*REQUIREMENT*
Reproduce, word for word, every line from the first one down to the line containing "# The origin", and nothing else.
## begin SUPPLIED MATERIAL
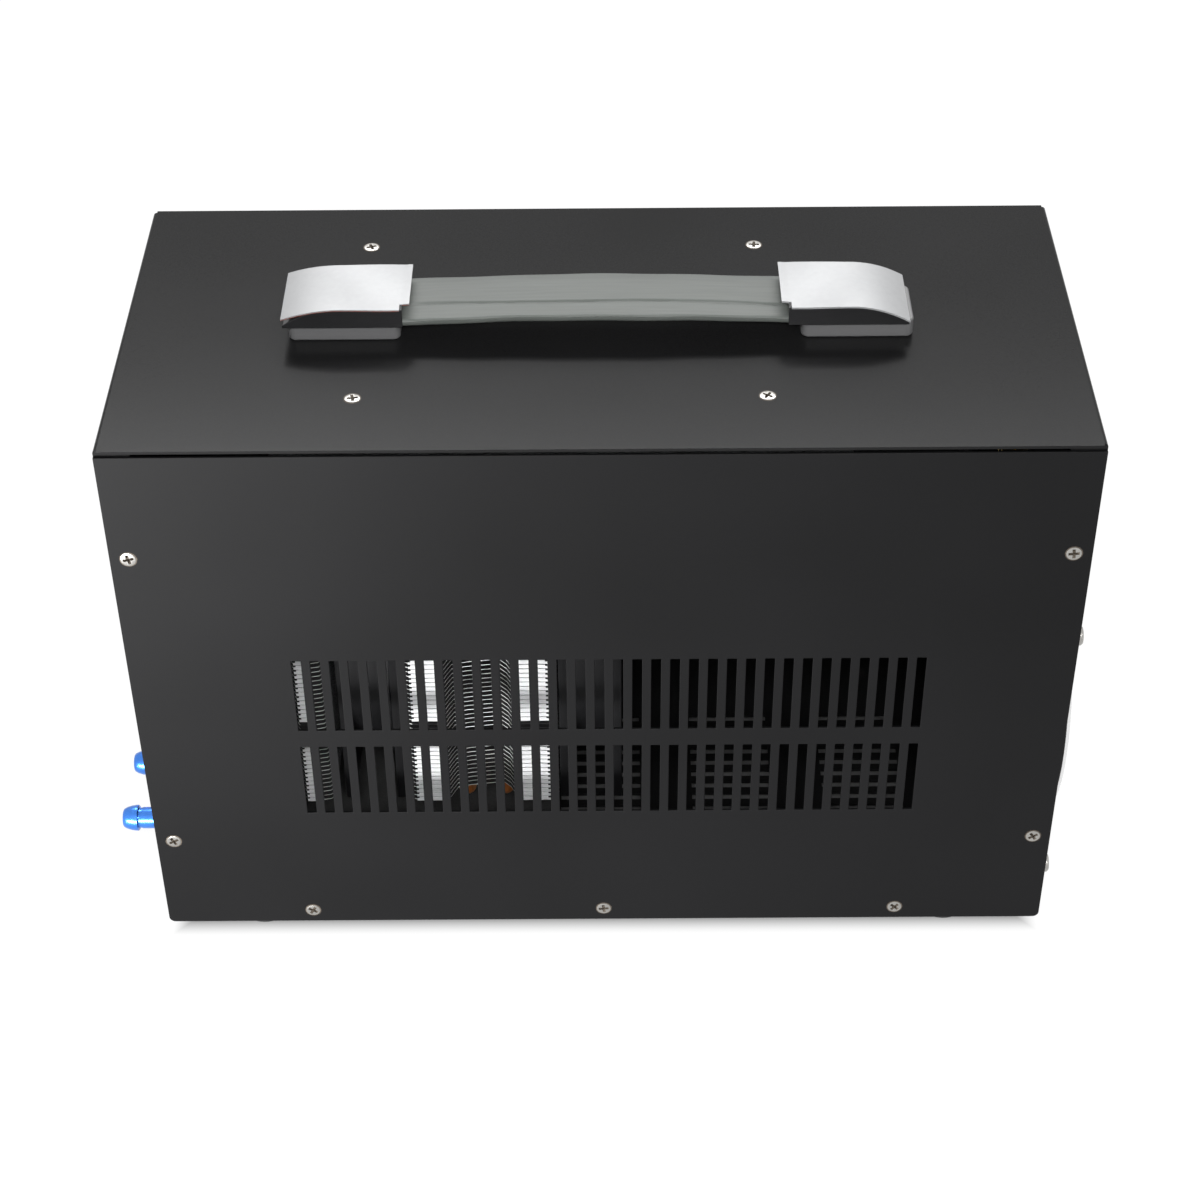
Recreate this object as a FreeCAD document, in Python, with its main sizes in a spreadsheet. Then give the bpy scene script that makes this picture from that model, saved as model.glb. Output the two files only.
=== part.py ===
import FreeCAD, Part
import math
import os
import re

import Sketcher
from FreeCAD import Placement, Rotation, Vector

# Thermoelectric aquarium chiller in a folded sheet-steel case.
# X runs along the long panels, Y from the slotted panel to the front, Z up.
# The origin is on the floor, midway between the four feet. Millimetres throughout.

SIZES = [
    # Case
    ("case_width", 360, "outside, across the two side walls"),
    ("case_depth", 164.6, "outside, slotted panel to front panel"),
    ("case_height", 241, "floor pan to roof, without the feet"),
    ("sheet_thick", 1.2, "steel sheet of cover, pan and panels"),
    ("bend_radius", 1.5, "outer radius of the cover's two top bends"),
    ("flange_width", 12, "inward flanges that the panels screw to"),
    ("seam_gap", 1.5, "shadow gap between roof edge and panel"),
    ("panel_corner", 2.5, "radius at a panel's bottom corners"),
    # Slots and vents, punched with one tool
    ("slot_width", 3.7, "width of a slot"),
    ("slot_height", 35.7, "height of a slot"),
    ("slot_pitch", 7.19, "slot to slot"),
    ("slot_count", 34, "slots in a row"),
    ("slot_start", -115.95, "centre line of the first slot"),
    ("slot_rise", 62.4, "case bottom to the lower row"),
    ("slot_row_gap", 8.6, "web between the two rows"),
    ("vent_length", 34.5, "length of a slot in the floor"),
    ("vent_count", 12, "slots in a floor group"),
    ("vent_group_pitch", 57, "group to group"),
    ("vent_middle", 56, "middle of the centre group"),
    # Screws
    ("screw_dia", 3, "thread of the case screws"),
    ("screw_length", 6.2, "overall"),
    ("screw_head_dia", 6.1, "countersunk head"),
    ("screw_clearance", 0.1, "play round a screw, on the radius"),
    ("clip_window", 4, "square hole for a screw in a flange"),
    ("side_screw_inset", 7, "side screws from the case side"),
    ("side_screw_low", 47, "lower side screws above the case bottom"),
    ("side_screw_high", 192.4, "upper side screws above the case bottom"),
    ("edge_screw_pitch", 120, "bottom screws, one to the next"),
    ("edge_screw_rise", 6.5, "bottom screws above the case bottom"),
    # Feet
    ("foot_height", 8, "floor to the pan"),
    ("foot_dia", 25, "top of a foot"),
    ("foot_taper", 1.5, "foot's radius lost towards the floor"),
    ("foot_inset_long", 38, "foot's middle from the case side"),
    ("foot_inset_deep", 17.3, "foot's middle from a long panel"),
    # Handle
    ("block_length", 42, "grey base block"),
    ("block_width", 25, "grey base block"),
    ("block_height", 7.4, "grey base block"),
    ("block_corner", 3, "grey base block's upright edges"),
    ("block_left", -95.65, "left block's middle"),
    ("block_right", 96.5, "right block's middle"),
    ("cap_left", -95.75, "left cap's middle"),
    ("cap_right", 92.8, "right cap's middle"),
    ("cap_length", 45, "plated end cap"),
    ("cap_width", 30.6, "plated end cap"),
    ("cap_height", 7.8, "plated end cap at the strap"),
    ("cap_curve", 21, "length of the sloping end"),
    ("cap_drop", 6.6, "fall of the sloping end"),
    ("cap_wall", 0.7, "wall of the cap"),
    ("boss_dia", 9, "boss inside the cap"),
    ("film_thick", 0.35, "film on the cap"),
    ("film_overhang", 0.4, "film past the cap's edge"),
    ("strap_width", 29, "moulded strap"),
    ("strap_thick", 3, "moulded strap"),
    ("strap_reach", 110, "strap's end from the middle"),
    ("strap_bend", 70, "where the strap begins to rise"),
    ("strap_rise", 1.6, "how far its middle stands up"),
    ("handle_screw_dia", 4, "screw up through roof, block and strap"),
    ("handle_head_dia", 7.4, "its pan head"),
    ("handle_head_height", 2.6, "its pan head"),
    # Exhaust fan and its guard
    ("exhaust_size", 140, "square frame"),
    ("exhaust_bore", 134, "air duct"),
    ("exhaust_rise", 73.7, "axis above the case bottom"),
    ("exhaust_hub", 44, "hub of the rotor"),
    ("exhaust_span", 124.5, "mounting holes"),
    ("exhaust_hole", 4.4, "mounting holes"),
    ("fan_depth", 25, "thickness of every fan"),
    ("fan_flange", 4, "flange of a frame"),
    ("fan_wall", 2, "wall of the duct"),
    ("fan_strut", 6, "width of a strut"),
    ("fan_hub_plate", 3.5, "plate that carries the motor"),
    ("bearing_dia", 8, "bearing tube"),
    ("shaft_dia", 3, "rotor's shaft"),
    ("shaft_play", 0.05, "shaft in its bearing, on the radius"),
    ("hub_wall", 2, "wall of the rotor's cup"),
    ("hub_gap", 0.8, "rotor to the hub plate"),
    ("blade_gap", 1.2, "blade tip to the duct"),
    ("blade_thick", 1.8, "blade"),
    ("blade_chord", 28, "blade, edge to edge"),
    ("blade_pitch", 52, "degrees between a blade and the axis"),
    ("rotor_nose", 1.5, "rotor behind the frame's open face"),
    ("shaft_end", 1, "shaft inside the frame's closed face"),
    ("bearing_back", 3, "bearing behind the rotor's end wall"),
    ("guard_wire", 2.2, "wire of the guard"),
    ("guard_stand", 4, "rings off the wall"),
    ("guard_radius", 65, "outermost ring, outside"),
    ("guard_pitch", 20, "ring to ring"),
    ("guard_eye", 9, "eye round a screw"),
    ("guard_head_dia", 8, "pan head of a guard screw"),
    ("guard_head_height", 3.3, "pan head of a guard screw"),
    ("guard_screw_dia", 4, "thread of a guard screw"),
    # Tower coolers and their fans
    ("tower_near", -48.5, "middle of the tower beside the exhaust side"),
    ("tower_pitch", 91.5, "tower to tower"),
    ("fin_length", 61.5, "fin, along the air"),
    ("fin_width", 124, "fin, across the air"),
    ("fin_thick", 0.5, "fin"),
    ("fin_count", 8, "fins in a stack"),
    ("fin_pitch", 16.2, "one fin to the next"),
    ("fin_start", 49, "lowest fin above the case bottom"),
    ("tab_width", 12.8, "band of folded tabs"),
    ("tab_thick", 0.6, "band of folded tabs"),
    ("recess_mouth", 28.8, "hollow between the bands"),
    ("recess_floor", 17, "hollow between the bands"),
    ("recess_depth", 10, "hollow between the bands"),
    ("pipe_dia", 6, "heat pipe"),
    ("pipe_leg_deep", 41, "legs off the tower's middle, along Y"),
    ("pipe_leg_apart", 28, "pair of legs, one to the other"),
    ("pipe_base_apart", 16, "pair of pipes inside the base"),
    ("pipe_bend", 13, "leg to where a pipe runs level"),
    ("pipe_over", 5, "sealed ends above the top fin"),
    ("base_size", 44, "copper base of a tower"),
    ("base_height", 10, "copper base of a tower"),
    ("tower_fan_size", 120, "square frame"),
    ("tower_fan_bore", 115, "air duct"),
    ("tower_fan_hub", 40, "hub of the rotor"),
    ("tower_fan_rise", 109, "axis above the case bottom"),
    ("tower_fan_gap", 0.5, "fan to fins"),
    # Cold side
    ("pad_height", 5.8, "foam under the water block"),
    ("block_x_start", -176, "port face of the water block"),
    ("cold_length", 156, "water block"),
    ("cold_width", 84, "water block"),
    ("cold_height", 18, "water block"),
    ("foam_edge", 1.85, "modules to the water block's front edge"),
    ("port_span", 34.1, "port to port"),
    ("module_size", 40, "thermoelectric module"),
    ("module_height", 3.8, "thermoelectric module"),
    ("barb_bore", 5.2, "water way"),
    ("barb_thread", 9.8, "threaded root"),
    ("barb_thread_length", 10, "threaded root"),
    ("barb_collar", 14, "collar against the block"),
    ("barb_tube", 8.8, "tube of the spigot"),
    ("barb_crest", 11, "crest that holds the hose"),
    ("barb_tip", 7.2, "nose of the spigot"),
    ("barb_crest_back", 6.4, "crest behind the nose"),
    ("barb_reach", 23.5, "nose past the side wall"),
    ("barb_hole_play", 0.5, "wall hole round the crest, on the radius"),
    # Power supply
    ("supply_length", 215, "power supply"),
    ("supply_width", 115, "power supply"),
    ("supply_height", 50, "power supply"),
    ("supply_middle", -14.5, "its middle along X"),
    ("supply_across", 1.65, "its middle along Y"),
    ("supply_span_long", 151, "roof screws along X"),
    ("supply_span_deep", 103.7, "roof screws along Y"),
    ("spacer_side", 10, "square spacer at each roof screw"),
    ("spacer_height", 5, "square spacer at each roof screw"),
    # Thermostat
    ("bezel_width", 77, "face of the thermostat"),
    ("bezel_height", 35, "face of the thermostat"),
    ("bezel_thick", 2.4, "face of the thermostat"),
    ("stat_width", 70.4, "body through the panel"),
    ("stat_height", 28.4, "body through the panel"),
    ("stat_depth", 15, "body behind the panel"),
    ("stat_wall", 1.5, "wall of the body"),
    ("stat_middle", 66, "middle along X"),
    ("stat_rise", 164, "middle above the case bottom"),
    ("cutout_play", 0.3, "panel hole round the body"),
    ("window_width", 36, "display window"),
    ("window_height", 17, "display window"),
    ("window_thick", 1.5, "display window"),
    ("window_shift", 12.5, "window off the middle"),
    ("window_play", 0.1, "window in its opening"),
    ("button_dia", 6.4, "button"),
    ("button_flange", 8, "button's inner rim"),
    ("button_stand", 1.2, "button proud of the face"),
    ("button_travel", 0.8, "button's stroke"),
    ("button_play", 0.3, "button in its hole, on the radius"),
    ("button_pitch", 9.5, "button to button"),
    ("button_start", 10.5, "first button off the middle"),
    ("board_thick", 1.6, "circuit board"),
    ("board_setback", 9, "board behind the panel's face"),
    ("switch_size", 6, "tact switch on the board"),
    ("switch_height", 3.2, "tact switch on the board"),
    # Rocker switch and mains inlet
    ("rocker_y", 24, "rocker's middle along Y"),
    ("inlet_y", -20, "inlet's middle along Y"),
    ("mains_rise", 192, "both above the case bottom"),
    ("rocker_flange_tall", 21, "rim of the rocker's housing"),
    ("rocker_flange_wide", 15, "rim of the rocker's housing"),
    ("rocker_flange_thick", 1.8, "rim of the rocker's housing"),
    ("rocker_body_tall", 19, "housing through the wall"),
    ("rocker_body_wide", 13, "housing through the wall"),
    ("rocker_body_deep", 13, "housing through the wall"),
    ("rocker_well_tall", 16.6, "well in the housing"),
    ("rocker_well_wide", 10.6, "well in the housing"),
    ("rocker_well_deep", 9.5, "well in the housing"),
    ("rocker_tall", 14.8, "rocker"),
    ("rocker_wide", 10, "rocker"),
    ("rocker_waist", 4.6, "pivot to the middle of the face"),
    ("rocker_ear", 6.4, "pivot to the ends of the face"),
    ("rocker_back", 2, "pivot to the rocker's back"),
    ("rocker_pivot_in", 2.5, "pivot inside the wall's face"),
    ("rocker_tilt", 8, "degrees either side of level"),
    ("pivot_dia", 2, "rocker's pivot pin"),
    ("pivot_length", 12, "rocker's pivot pin"),
    ("inlet_flange_wide", 31, "rim of the inlet"),
    ("inlet_flange_tall", 24.5, "rim of the inlet"),
    ("inlet_flange_thick", 2.5, "rim of the inlet"),
    ("inlet_body_wide", 27.6, "inlet through the wall"),
    ("inlet_body_tall", 20.4, "inlet through the wall"),
    ("inlet_body_deep", 18, "inlet through the wall"),
    ("inlet_well_wide", 24.4, "socket"),
    ("inlet_well_tall", 16.6, "socket"),
    ("inlet_well_deep", 16.5, "socket"),
    ("inlet_chamfer", 4.5, "cut corners of the socket"),
    ("contact_wide", 2, "contact blade"),
    ("contact_tall", 4, "contact blade"),
    ("contact_apart", 14, "line to neutral"),
    ("contact_offset", 4, "earth above the other two"),
    ("contact_tail", 8, "blade behind the inlet"),
    ("contact_sunk", 1.5, "blade's tip below the rim"),
]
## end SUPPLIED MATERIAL
*EXPECTED OUTPUT*
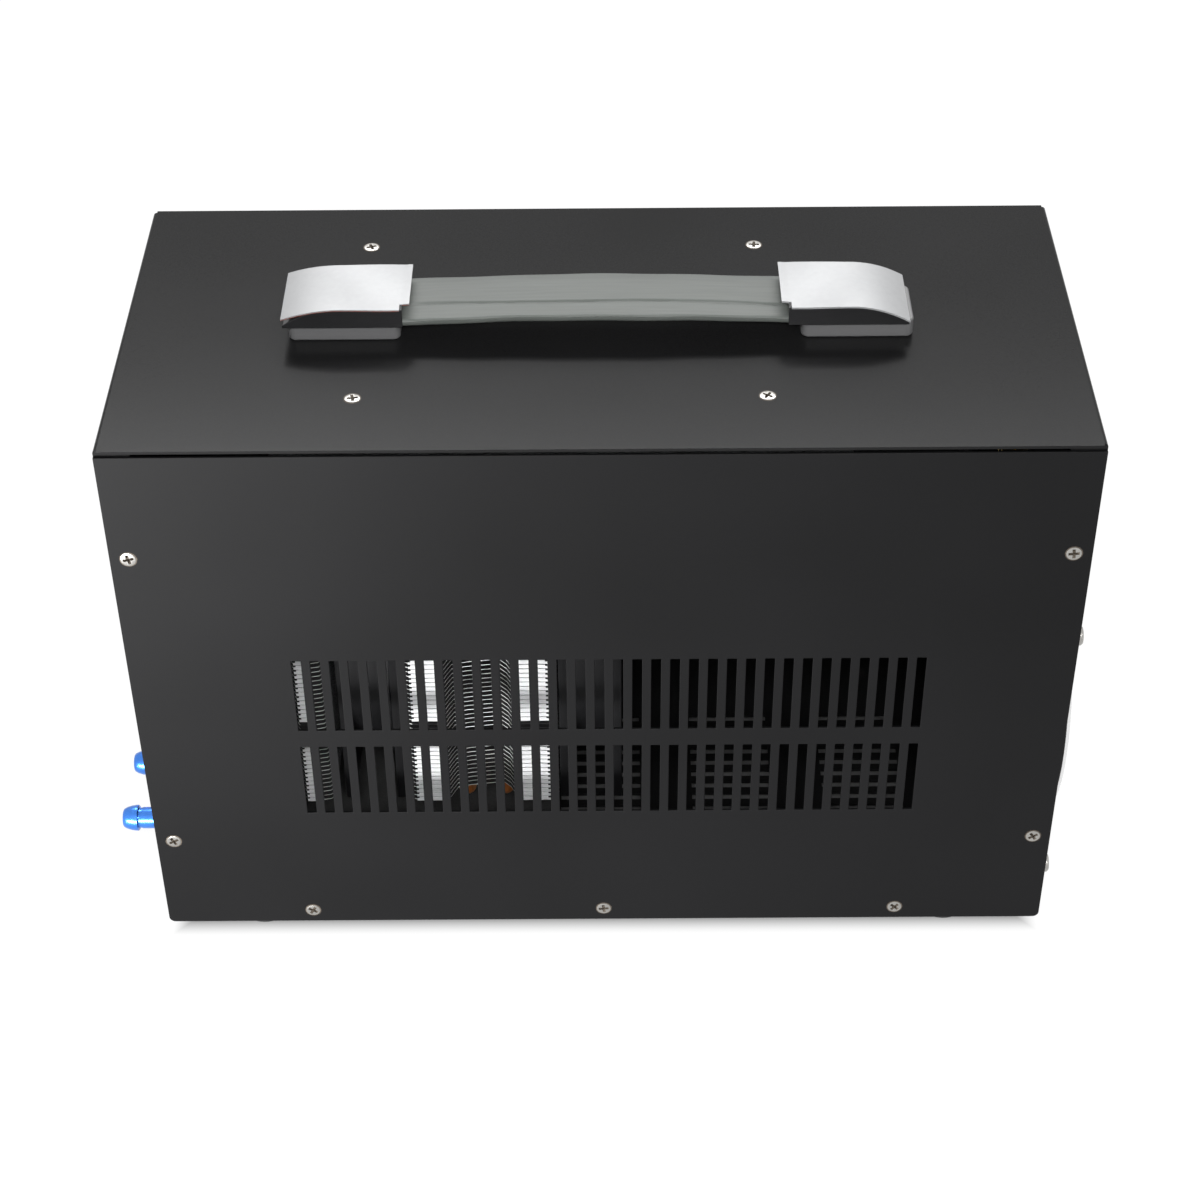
Recreate this object as a FreeCAD document, in Python, with its main sizes in a spreadsheet. Then give the bpy scene script that makes this picture from that model, saved as model.glb. Output the two files only.
=== part.py ===
import FreeCAD, Part
import math
import os
import re

import Sketcher
from FreeCAD import Placement, Rotation, Vector

# Thermoelectric aquarium chiller in a folded sheet-steel case.
# X runs along the long panels, Y from the slotted panel to the front, Z up.
# The origin is on the floor, midway between the four feet. Millimetres throughout.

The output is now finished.